* _EXERCISE_
The data must be written out once more, precisely as given.

● ● ● ● ●

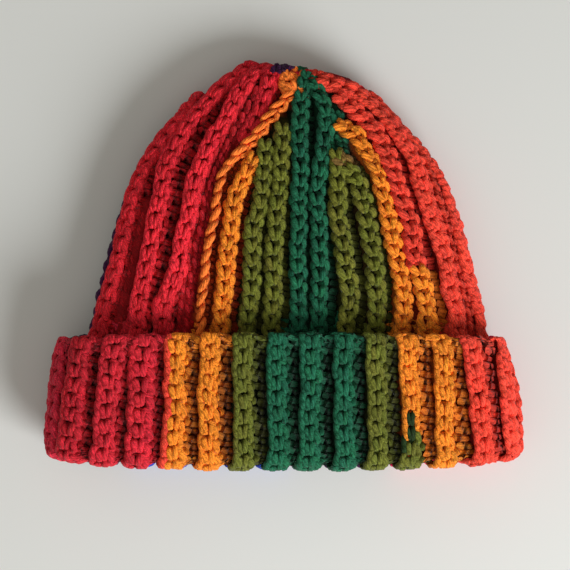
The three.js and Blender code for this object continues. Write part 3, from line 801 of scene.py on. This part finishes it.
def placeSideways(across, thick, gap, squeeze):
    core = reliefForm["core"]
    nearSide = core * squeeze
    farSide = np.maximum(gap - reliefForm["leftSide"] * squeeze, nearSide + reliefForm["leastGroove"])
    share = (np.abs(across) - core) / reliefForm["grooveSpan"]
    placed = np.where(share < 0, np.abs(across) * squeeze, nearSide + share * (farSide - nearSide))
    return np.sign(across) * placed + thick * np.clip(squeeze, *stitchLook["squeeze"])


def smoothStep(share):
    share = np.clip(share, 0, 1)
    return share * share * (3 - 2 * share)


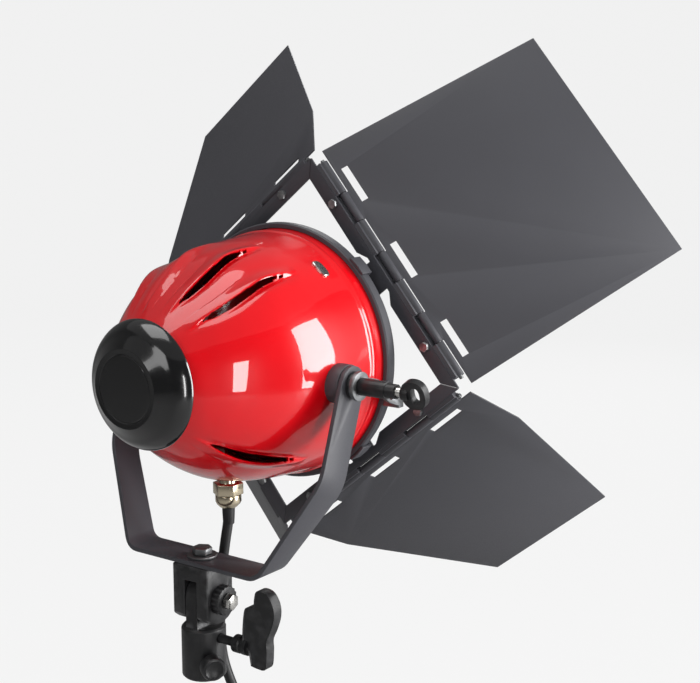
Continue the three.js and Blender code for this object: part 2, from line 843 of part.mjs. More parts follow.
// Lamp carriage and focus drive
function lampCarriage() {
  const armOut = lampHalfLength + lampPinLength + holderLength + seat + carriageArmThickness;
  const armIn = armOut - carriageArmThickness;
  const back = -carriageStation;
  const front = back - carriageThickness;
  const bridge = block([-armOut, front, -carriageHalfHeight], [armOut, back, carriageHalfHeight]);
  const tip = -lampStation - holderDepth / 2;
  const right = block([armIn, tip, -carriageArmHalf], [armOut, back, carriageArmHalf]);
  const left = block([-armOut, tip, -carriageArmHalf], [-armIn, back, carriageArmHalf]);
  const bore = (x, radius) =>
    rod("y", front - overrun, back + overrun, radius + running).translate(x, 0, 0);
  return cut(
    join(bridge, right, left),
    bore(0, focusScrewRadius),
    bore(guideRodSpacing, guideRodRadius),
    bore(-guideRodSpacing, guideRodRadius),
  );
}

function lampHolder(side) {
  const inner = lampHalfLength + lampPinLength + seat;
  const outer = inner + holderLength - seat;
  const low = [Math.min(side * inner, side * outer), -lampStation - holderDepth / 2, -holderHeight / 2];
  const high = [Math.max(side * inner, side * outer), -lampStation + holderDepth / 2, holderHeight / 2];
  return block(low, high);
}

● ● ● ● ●

* _RESULT OF THIS TASK_
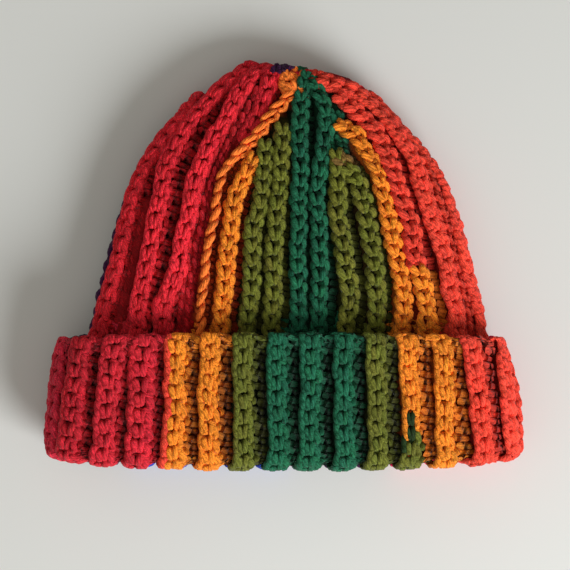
The three.js and Blender code for this object continues. Write part 3, from line 801 of scene.py on. This part finishes it.
def placeSideways(across, thick, gap, squeeze):
    core = reliefForm["core"]
    nearSide = core * squeeze
    farSide = np.maximum(gap - reliefForm["leftSide"] * squeeze, nearSide + reliefForm["leastGroove"])
    share = (np.abs(across) - core) / reliefForm["grooveSpan"]
    placed = np.where(share < 0, np.abs(across) * squeeze, nearSide + share * (farSide - nearSide))
    return np.sign(across) * placed + thick * np.clip(squeeze, *stitchLook["squeeze"])


def smoothStep(share):
    share = np.clip(share, 0, 1)
    return share * share * (3 - 2 * share)


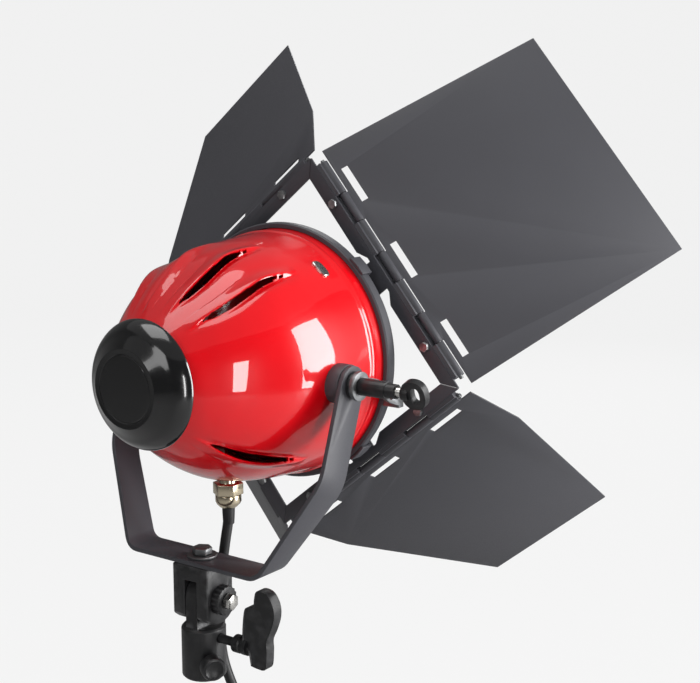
Continue the three.js and Blender code for this object: part 2, from line 843 of part.mjs. More parts follow.
// Lamp carriage and focus drive
function lampCarriage() {
  const armOut = lampHalfLength + lampPinLength + holderLength + seat + carriageArmThickness;
  const armIn = armOut - carriageArmThickness;
  const back = -carriageStation;
  const front = back - carriageThickness;
  const bridge = block([-armOut, front, -carriageHalfHeight], [armOut, back, carriageHalfHeight]);
  const tip = -lampStation - holderDepth / 2;
  const right = block([armIn, tip, -carriageArmHalf], [armOut, back, carriageArmHalf]);
  const left = block([-armOut, tip, -carriageArmHalf], [-armIn, back, carriageArmHalf]);
  const bore = (x, radius) =>
    rod("y", front - overrun, back + overrun, radius + running).translate(x, 0, 0);
  return cut(
    join(bridge, right, left),
    bore(0, focusScrewRadius),
    bore(guideRodSpacing, guideRodRadius),
    bore(-guideRodSpacing, guideRodRadius),
  );
}

function lampHolder(side) {
  const inner = lampHalfLength + lampPinLength + seat;
  const outer = inner + holderLength - seat;
  const low = [Math.min(side * inner, side * outer), -lampStation - holderDepth / 2, -holderHeight / 2];
  const high = [Math.max(side * inner, side * outer), -lampStation + holderDepth / 2, holderHeight / 2];
  return block(low, high);
}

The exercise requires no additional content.